You mentioned a swan link in the orig post about Attica, leeme check...

http://www.principiadiscordia.com/forum/index.php?topic=14098.0



Swans surrounding the central image on the plate from Delos.


Oh, and it seems you brought up the Graiai while Hugh was plaing hoity-toity-know-it-all:

Quote from: Irreverend Death to Poultry, KSC
That psychotic crone is actually an aspect of the Wiccan Goddess, unless it is Hekate, unless it is Athena in menopause, unless it is....well take your pick. I tend to think that while Eris may be into the all sweet and nice tickles for those upon whom that approach may work, She is also the deity who provoked Yahweh to be so evil in the Old Testament. It is good to keep this perspective. (The same sweet wind that cools you on a hot day, is the wind that can blow a massive storm which destroys your entire livelihood.)
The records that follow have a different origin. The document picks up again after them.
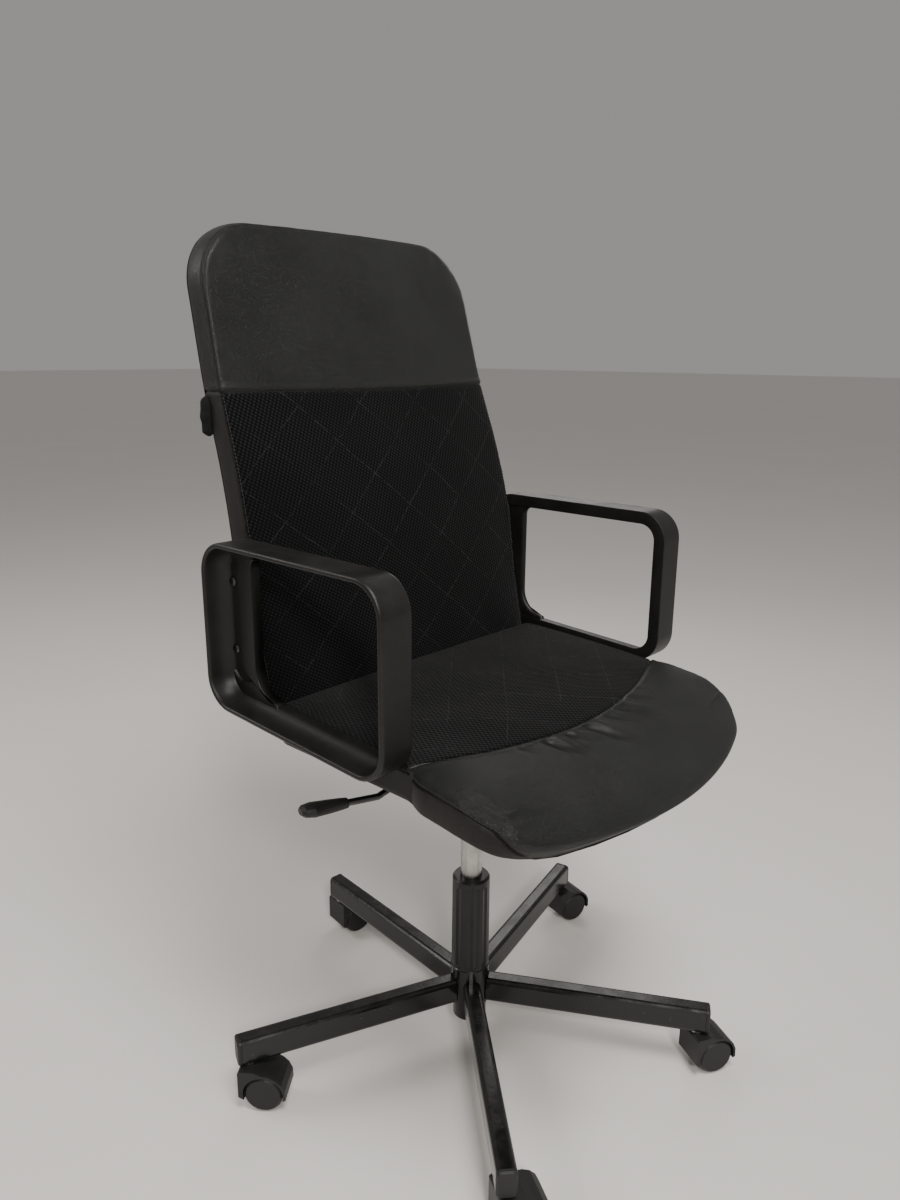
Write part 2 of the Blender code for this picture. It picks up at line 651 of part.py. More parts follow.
def build_back_cushion():
    outline = back_outline()
    centre = (0.0, 0.77)
    recess = BACK_DEPTH - BACK_BOARD_THICKNESS - 9 * GAP
    front = [([centre], 0.0)] + [(shrunk(inset(outline, 0.010), s, centre), 0.0)
                                 for s in (0.35, 0.7, 0.9, 1.0)]
    verts, sizes = [], []
    for ring, depth in front:
        verts.extend(back_place(x, z, depth + back_crown(x, z)) for x, z in ring)
        sizes.append(len(ring))
    skirt = inset(outline, BACK_SKIRT)
    rest = [(inset(outline, 0.003), 0.0020), (outline, 0.0070), (outline, BACK_DEPTH - 0.004),
            (inset(outline, 0.003), BACK_DEPTH), (skirt, BACK_DEPTH), (skirt, recess)]
    rest += [(shrunk(skirt, s, centre), recess) for s in (0.6, 0.3)] + [([centre], recess)]
    for ring, depth in rest:
        verts.extend(back_place(x, z, depth) for x, z in ring)
        sizes.append(len(ring))
    return add_piece("back_cushion", verts, ring_faces(sizes), black_leather(), smooth_deg=50.0)


def back_panel(name, edge, front, rear, mat):
    outline = inset(back_outline(), edge)
    centre = (0.0, 0.77)
    rings = [([centre], front)] + [(shrunk(outline, s, centre), front) for s in (0.3, 0.6)]
    rings += [(outline, front), (outline, rear)]
    rings += [(shrunk(outline, s, centre), rear) for s in (0.6, 0.3)] + [([centre], rear)]
    verts, faces = layered(rings, back_place)
    return add_piece(name, verts, faces, mat)


# ---------------------------------------------------------------- armrests
def arm_loop():
    """Outer edge of the armrest in (y, z), with each point's inward direction."""
    corners = [(ARM_REAR, ARM_BOTTOM_REAR), (ARM_REAR, ARM_TOP), (ARM_FRONT, ARM_TOP),
               (ARM_FRONT, ARM_BOTTOM_FRONT)]
    points = []
    for k, corner in enumerate(corners):
        here = Vector(corner)
        to_last = (Vector(corners[k - 1]) - here).normalized()
        to_next = (Vector(corners[(k + 1) % 4]) - here).normalized()
        half_angle = to_last.angle(to_next) / 2
        middle = here + (to_last + to_next).normalized() * ARM_CORNER / math.sin(half_angle)
        start = (here + to_last * ARM_CORNER / math.tan(half_angle) - middle).normalized()
        end = (here + to_next * ARM_CORNER / math.tan(half_angle) - middle).normalized()
        for step in range(6):
            outward = start.slerp(end, step / 5)
            points.append((middle + outward * ARM_CORNER, -outward))
    return points


def arm_section():
    """Cross-section as (distance from the chair's middle, thickness below the outer face)."""
    return [(ARM_INNER, 0.0008), (ARM_INNER + 0.0012, 0.0), (ARM_OUTER - 0.0022, 0.0),
            (ARM_OUTER, 0.0018), (ARM_OUTER, ARM_RIM - 0.0014), (ARM_OUTER - 0.0014, ARM_RIM),
            (ARM_OUTER - 0.0170, ARM_RIM + 0.0030), (ARM_INNER + 0.0100, ARM_ROOT - 0.0020),
            (ARM_INNER, ARM_ROOT)]


def arm_band(side):
    section = arm_section()
    verts = []
    for point, inward in arm_loop():
        for x, thickness in section:
            spot = point + inward * thickness
            verts.append(Vector((side * x, spot.x, spot.y)))
    return verts, ring_faces([len(section)] * len(arm_loop()), closed=True)


def web_outline():
    """Plate along the rear bar in (y, z), widening into the corners of the loop."""
    rear = ARM_REAR - 0.0030
    top = ARM_TOP - 0.0030
    bottom = ARM_BOTTOM_REAR + 0.0030
    cut_back = 0.024
    points = [(rear, bottom + cut_back), (rear, top - cut_back), (rear - 0.007, top - 0.010),
              (rear - cut_back, top)]
    points += [(WEB_FRONT - 0.010, top), (WEB_FRONT - 0.010, top - ARM_ROOT + 0.004)]
    points += [(WEB_FRONT - 0.002, top - ARM_ROOT - 0.006), (WEB_FRONT, top - ARM_ROOT - 0.014)]
    sweep = 0.034
    base = bottom + ARM_ROOT - 0.0045
    for k in range(6):
        turn = math.radians(90.0 * k / 5)
        points.append((WEB_FRONT - sweep * (1 - math.cos(turn)),
                       base + sweep * (1 - math.sin(turn))))
    points += [(WEB_FRONT - sweep - 0.004, bottom), (rear - cut_back, bottom),
               (rear - 0.007, bottom + 0.007)]
    return points


def build_armrest(side, name):
    verts, faces = arm_band(side)
    arm = add_piece(f"armrest_{name}", verts, faces, black_plastic(), smooth_deg=38.0)

    def place(y, z, x):
        return Vector((side * x, y, z))

    verts, faces = extruded(web_outline(), ARM_INNER + 0.0010, WEB_OUTER, place)
    cut(arm, add_piece(f"armrest_web_{name}", verts, faces, black_plastic()), "UNION")
    low, high = CHANNEL
    bottom, top = ARM_BOTTOM_REAR + 0.026, ARM_TOP - 0.024
    channel = [(low, bottom + 0.004), (low, top), (high, top), (high, bottom + 0.016),
               (high - 0.006, bottom + 0.004), (high - 0.014, bottom)]
    verts, faces = extruded(channel, WEB_OUTER - CHANNEL_DEPTH, WEB_OUTER + 0.01, place)
    cut(arm, add_piece(f"screw_channel_{name}", verts, faces, black_plastic()))
    return arm


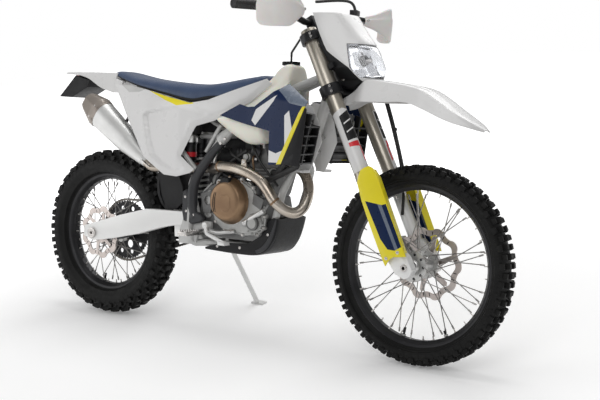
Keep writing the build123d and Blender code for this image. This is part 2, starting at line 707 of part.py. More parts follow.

BAM! In comes Greek geek knowledge.  Enyo/Eris was considered one of the  Graiai, or the the three Gray Sisters, who were apparently beautiful. They were described as "fair-faced and swan-like" but they's had gray hair from the day they were born and they shared one eye and one tooth, but they lost even that when Perseus stole their eye and later threw it in a lake.

Also ""[Depicted on the chest of Cypselus at Olympia] Aias is fighting a duel with Hektor [in the Trojan War], according to the challenge, and between the pair stands Eris in the form of a most repulsive woman. Another figure of Eris is in the sanctuary of Ephesian Artemis; Kalliphon of Samos included it in his picture of the battle at the ships of the Greeks." -Pausanias, Guide to Greece
5.19.1

However, I tend to think she was probably in good shape as she was hauling dead bodies around the battlefield of Troy and she was said (in Dionysiaca) to look like Rheia, the loverattle goddess.



Rather like the above, only probably with a nose and alot of armour, covered in blood.